* **Work to complete**: Starting at the line with "What parts and" in it, reproduce each line below through the last one, exactly, and include nothing else.

Items from a dataset:
* * *

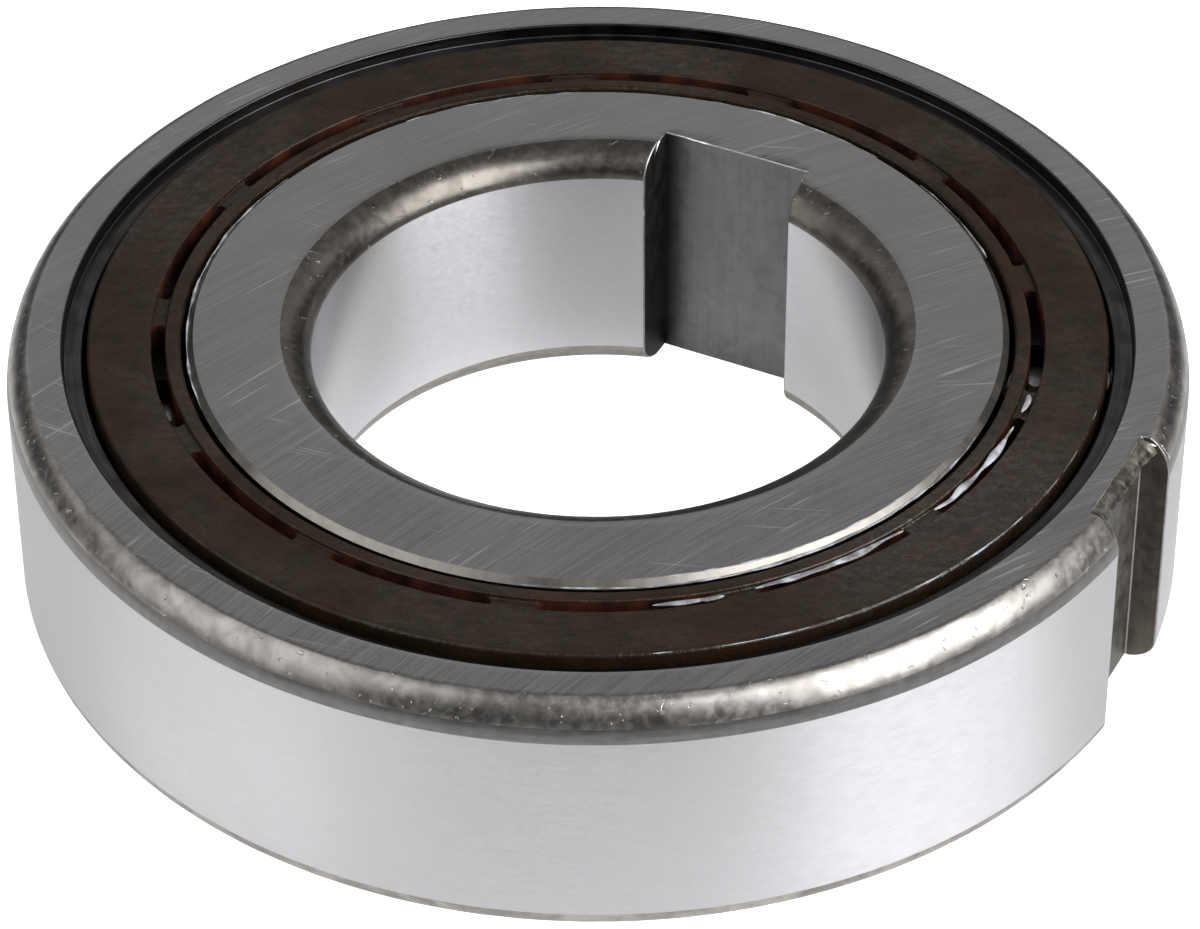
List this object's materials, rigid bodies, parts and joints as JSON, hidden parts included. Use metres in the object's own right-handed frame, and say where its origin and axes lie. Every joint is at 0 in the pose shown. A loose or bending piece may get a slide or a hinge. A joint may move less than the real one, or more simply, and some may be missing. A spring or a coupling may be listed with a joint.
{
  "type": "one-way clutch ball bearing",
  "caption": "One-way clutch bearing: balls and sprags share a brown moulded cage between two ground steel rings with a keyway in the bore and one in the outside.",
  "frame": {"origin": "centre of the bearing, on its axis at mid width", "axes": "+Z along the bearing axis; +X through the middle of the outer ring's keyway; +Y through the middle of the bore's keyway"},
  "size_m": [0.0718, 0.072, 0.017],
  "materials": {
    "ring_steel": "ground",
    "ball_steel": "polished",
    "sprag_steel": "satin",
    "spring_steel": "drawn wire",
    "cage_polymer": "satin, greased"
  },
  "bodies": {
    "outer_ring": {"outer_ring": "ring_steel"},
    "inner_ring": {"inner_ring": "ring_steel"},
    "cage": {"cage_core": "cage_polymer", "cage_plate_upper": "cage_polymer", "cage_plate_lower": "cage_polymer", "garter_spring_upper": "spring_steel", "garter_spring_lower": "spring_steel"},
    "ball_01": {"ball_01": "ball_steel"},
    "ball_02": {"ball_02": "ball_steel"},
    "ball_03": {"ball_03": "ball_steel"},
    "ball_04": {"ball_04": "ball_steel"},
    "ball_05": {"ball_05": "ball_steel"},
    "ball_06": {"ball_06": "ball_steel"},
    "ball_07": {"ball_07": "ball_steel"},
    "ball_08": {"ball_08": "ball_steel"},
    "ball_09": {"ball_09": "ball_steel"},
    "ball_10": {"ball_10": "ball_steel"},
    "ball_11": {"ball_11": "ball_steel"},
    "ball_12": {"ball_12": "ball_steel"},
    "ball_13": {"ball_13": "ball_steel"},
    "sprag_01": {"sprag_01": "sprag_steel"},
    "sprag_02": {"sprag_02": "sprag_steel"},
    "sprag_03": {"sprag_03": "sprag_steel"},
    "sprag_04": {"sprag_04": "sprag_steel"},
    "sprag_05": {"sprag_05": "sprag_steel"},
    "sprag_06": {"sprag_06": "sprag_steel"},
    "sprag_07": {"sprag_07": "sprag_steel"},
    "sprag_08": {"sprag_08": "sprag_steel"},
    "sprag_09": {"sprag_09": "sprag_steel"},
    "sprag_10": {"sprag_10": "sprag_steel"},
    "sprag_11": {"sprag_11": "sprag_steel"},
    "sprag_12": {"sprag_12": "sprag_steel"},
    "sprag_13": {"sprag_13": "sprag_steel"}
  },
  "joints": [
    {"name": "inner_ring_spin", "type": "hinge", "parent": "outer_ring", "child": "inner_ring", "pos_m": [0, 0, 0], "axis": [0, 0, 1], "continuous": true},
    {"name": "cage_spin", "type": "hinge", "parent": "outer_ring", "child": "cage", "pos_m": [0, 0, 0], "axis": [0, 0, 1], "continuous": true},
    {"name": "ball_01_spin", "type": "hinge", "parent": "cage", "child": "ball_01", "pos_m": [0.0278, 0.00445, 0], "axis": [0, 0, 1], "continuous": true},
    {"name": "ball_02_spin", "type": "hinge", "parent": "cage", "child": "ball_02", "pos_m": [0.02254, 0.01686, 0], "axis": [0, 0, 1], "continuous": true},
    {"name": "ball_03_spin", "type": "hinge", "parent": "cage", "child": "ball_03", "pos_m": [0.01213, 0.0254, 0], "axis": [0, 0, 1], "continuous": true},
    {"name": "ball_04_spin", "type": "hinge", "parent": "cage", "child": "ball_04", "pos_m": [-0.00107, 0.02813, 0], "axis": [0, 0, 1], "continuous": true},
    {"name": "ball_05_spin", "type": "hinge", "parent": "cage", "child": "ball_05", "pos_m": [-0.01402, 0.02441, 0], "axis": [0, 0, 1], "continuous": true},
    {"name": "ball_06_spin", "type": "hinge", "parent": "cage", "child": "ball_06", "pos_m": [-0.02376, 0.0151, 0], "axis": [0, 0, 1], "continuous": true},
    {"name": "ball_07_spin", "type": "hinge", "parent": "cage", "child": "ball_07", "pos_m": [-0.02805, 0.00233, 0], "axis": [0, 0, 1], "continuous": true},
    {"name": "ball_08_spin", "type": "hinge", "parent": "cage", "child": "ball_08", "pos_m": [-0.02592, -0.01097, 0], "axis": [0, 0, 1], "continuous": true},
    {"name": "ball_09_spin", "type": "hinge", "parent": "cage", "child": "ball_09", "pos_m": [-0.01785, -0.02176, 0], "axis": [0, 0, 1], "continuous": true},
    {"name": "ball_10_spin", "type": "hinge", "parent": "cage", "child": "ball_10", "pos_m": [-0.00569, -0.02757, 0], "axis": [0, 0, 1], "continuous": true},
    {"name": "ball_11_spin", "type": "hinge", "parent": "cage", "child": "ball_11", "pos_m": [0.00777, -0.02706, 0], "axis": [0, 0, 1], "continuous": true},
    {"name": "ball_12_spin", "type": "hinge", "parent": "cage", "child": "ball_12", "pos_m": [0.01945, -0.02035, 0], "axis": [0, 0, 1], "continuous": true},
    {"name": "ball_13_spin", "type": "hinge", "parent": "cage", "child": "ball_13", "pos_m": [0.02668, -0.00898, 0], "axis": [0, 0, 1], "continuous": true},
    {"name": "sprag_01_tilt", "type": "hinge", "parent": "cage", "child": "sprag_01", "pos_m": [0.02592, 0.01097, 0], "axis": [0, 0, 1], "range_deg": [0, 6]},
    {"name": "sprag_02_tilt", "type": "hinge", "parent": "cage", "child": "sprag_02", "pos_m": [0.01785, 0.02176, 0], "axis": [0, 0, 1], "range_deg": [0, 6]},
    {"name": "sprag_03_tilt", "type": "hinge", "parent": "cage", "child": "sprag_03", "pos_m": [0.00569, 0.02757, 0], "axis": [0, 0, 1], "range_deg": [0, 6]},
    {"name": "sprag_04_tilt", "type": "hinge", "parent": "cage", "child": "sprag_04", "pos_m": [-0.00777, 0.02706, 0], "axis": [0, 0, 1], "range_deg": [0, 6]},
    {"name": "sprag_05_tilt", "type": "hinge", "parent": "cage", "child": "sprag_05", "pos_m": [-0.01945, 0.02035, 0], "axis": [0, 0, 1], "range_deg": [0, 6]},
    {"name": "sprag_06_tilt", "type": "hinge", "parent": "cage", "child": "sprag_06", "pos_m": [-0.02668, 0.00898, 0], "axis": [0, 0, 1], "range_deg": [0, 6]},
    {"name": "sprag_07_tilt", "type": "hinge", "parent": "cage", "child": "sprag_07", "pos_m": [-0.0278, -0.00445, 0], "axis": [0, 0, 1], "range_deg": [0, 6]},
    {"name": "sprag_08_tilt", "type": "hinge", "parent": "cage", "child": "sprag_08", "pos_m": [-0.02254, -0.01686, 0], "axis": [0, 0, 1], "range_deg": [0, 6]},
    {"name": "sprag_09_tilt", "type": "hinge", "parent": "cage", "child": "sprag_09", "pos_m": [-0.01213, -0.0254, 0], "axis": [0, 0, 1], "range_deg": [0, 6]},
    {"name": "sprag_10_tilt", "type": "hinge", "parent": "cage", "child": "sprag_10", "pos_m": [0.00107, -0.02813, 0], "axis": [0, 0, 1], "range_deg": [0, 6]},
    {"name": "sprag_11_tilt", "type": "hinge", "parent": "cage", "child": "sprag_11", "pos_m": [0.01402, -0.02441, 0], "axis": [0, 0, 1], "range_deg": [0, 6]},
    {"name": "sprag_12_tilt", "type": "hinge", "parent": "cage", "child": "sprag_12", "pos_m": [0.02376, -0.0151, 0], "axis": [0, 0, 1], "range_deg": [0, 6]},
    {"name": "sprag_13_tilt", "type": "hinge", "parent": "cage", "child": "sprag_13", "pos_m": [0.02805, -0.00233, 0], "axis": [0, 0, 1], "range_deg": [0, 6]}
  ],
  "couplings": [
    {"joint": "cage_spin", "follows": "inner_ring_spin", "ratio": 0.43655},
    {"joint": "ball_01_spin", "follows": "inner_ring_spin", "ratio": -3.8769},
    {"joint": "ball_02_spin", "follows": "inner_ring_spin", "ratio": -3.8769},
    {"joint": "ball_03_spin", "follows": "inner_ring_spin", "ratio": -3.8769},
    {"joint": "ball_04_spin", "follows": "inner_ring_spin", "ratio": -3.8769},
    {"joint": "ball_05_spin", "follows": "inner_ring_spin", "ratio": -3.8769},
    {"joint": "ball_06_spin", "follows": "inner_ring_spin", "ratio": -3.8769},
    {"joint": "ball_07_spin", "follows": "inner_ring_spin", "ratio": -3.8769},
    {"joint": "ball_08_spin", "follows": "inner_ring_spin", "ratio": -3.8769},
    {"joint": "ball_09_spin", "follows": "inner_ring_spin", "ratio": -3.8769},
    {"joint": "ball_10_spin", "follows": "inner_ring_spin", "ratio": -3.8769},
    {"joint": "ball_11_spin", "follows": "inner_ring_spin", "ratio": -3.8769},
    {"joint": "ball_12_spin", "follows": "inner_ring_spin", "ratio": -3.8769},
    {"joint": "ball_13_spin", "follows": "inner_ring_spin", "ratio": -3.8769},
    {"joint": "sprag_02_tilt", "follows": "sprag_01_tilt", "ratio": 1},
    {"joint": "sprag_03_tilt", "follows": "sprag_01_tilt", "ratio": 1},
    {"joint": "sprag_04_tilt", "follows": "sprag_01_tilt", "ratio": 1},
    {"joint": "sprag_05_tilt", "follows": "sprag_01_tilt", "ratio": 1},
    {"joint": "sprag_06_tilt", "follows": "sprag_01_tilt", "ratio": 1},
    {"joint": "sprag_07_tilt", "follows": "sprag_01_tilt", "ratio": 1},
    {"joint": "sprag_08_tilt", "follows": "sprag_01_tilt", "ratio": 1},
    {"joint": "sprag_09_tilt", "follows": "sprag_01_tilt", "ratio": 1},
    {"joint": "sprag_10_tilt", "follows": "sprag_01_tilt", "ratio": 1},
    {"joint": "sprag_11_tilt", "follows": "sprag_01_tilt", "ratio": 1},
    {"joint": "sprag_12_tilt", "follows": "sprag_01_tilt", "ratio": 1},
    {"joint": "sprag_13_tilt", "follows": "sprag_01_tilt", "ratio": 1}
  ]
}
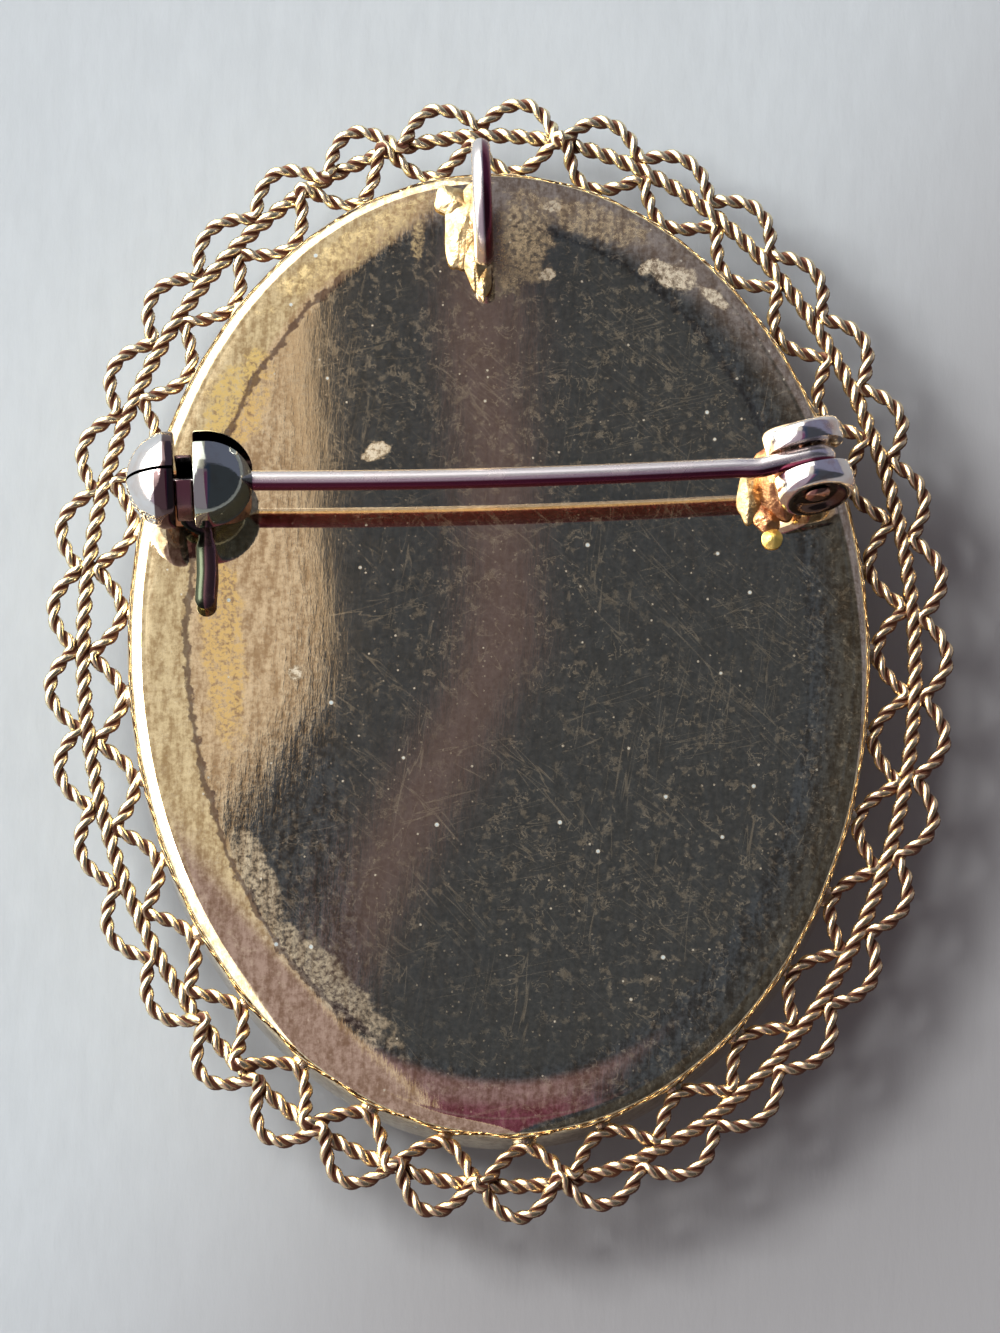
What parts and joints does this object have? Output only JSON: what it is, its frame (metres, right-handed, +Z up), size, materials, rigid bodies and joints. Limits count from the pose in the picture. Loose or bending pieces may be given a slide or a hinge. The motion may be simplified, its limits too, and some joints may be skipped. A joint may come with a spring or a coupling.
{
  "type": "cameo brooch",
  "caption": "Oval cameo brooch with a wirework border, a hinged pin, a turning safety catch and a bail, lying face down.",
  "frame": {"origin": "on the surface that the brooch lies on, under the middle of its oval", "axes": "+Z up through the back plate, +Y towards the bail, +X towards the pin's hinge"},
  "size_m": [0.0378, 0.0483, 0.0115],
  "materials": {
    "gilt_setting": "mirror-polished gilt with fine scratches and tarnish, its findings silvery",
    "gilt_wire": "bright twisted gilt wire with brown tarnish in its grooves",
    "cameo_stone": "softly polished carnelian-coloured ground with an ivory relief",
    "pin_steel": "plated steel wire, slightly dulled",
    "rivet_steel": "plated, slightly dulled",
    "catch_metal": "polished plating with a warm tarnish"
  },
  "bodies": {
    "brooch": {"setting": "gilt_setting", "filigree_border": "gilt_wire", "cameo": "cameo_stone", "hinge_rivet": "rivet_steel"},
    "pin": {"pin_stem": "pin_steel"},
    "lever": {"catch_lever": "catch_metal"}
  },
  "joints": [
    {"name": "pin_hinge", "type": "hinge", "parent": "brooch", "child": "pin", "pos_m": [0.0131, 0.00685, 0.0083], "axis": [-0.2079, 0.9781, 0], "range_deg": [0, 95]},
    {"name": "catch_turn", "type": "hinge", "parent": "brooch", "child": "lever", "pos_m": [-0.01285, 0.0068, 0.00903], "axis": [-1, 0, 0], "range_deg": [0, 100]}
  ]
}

* * *

* **Answer to this task**:
What parts and joints does this object have? Output only JSON: what it is, its frame (metres, right-handed, +Z up), size, materials, rigid bodies and joints. Limits count from the pose in the picture. Loose or bending pieces may be given a slide or a hinge. The motion may be simplified, its limits too, and some joints may be skipped. A joint may come with a spring or a coupling.
{
  "type": "cameo brooch",
  "caption": "Oval cameo brooch with a wirework border, a hinged pin, a turning safety catch and a bail, lying face down.",
  "frame": {"origin": "on the surface that the brooch lies on, under the middle of its oval", "axes": "+Z up through the back plate, +Y towards the bail, +X towards the pin's hinge"},
  "size_m": [0.0378, 0.0483, 0.0115],
  "materials": {
    "gilt_setting": "mirror-polished gilt with fine scratches and tarnish, its findings silvery",
    "gilt_wire": "bright twisted gilt wire with brown tarnish in its grooves",
    "cameo_stone": "softly polished carnelian-coloured ground with an ivory relief",
    "pin_steel": "plated steel wire, slightly dulled",
    "rivet_steel": "plated, slightly dulled",
    "catch_metal": "polished plating with a warm tarnish"
  },
  "bodies": {
    "brooch": {"setting": "gilt_setting", "filigree_border": "gilt_wire", "cameo": "cameo_stone", "hinge_rivet": "rivet_steel"},
    "pin": {"pin_stem": "pin_steel"},
    "lever": {"catch_lever": "catch_metal"}
  },
  "joints": [
    {"name": "pin_hinge", "type": "hinge", "parent": "brooch", "child": "pin", "pos_m": [0.0131, 0.00685, 0.0083], "axis": [-0.2079, 0.9781, 0], "range_deg": [0, 95]},
    {"name": "catch_turn", "type": "hinge", "parent": "brooch", "child": "lever", "pos_m": [-0.01285, 0.0068, 0.00903], "axis": [-1, 0, 0], "range_deg": [0, 100]}
  ]
}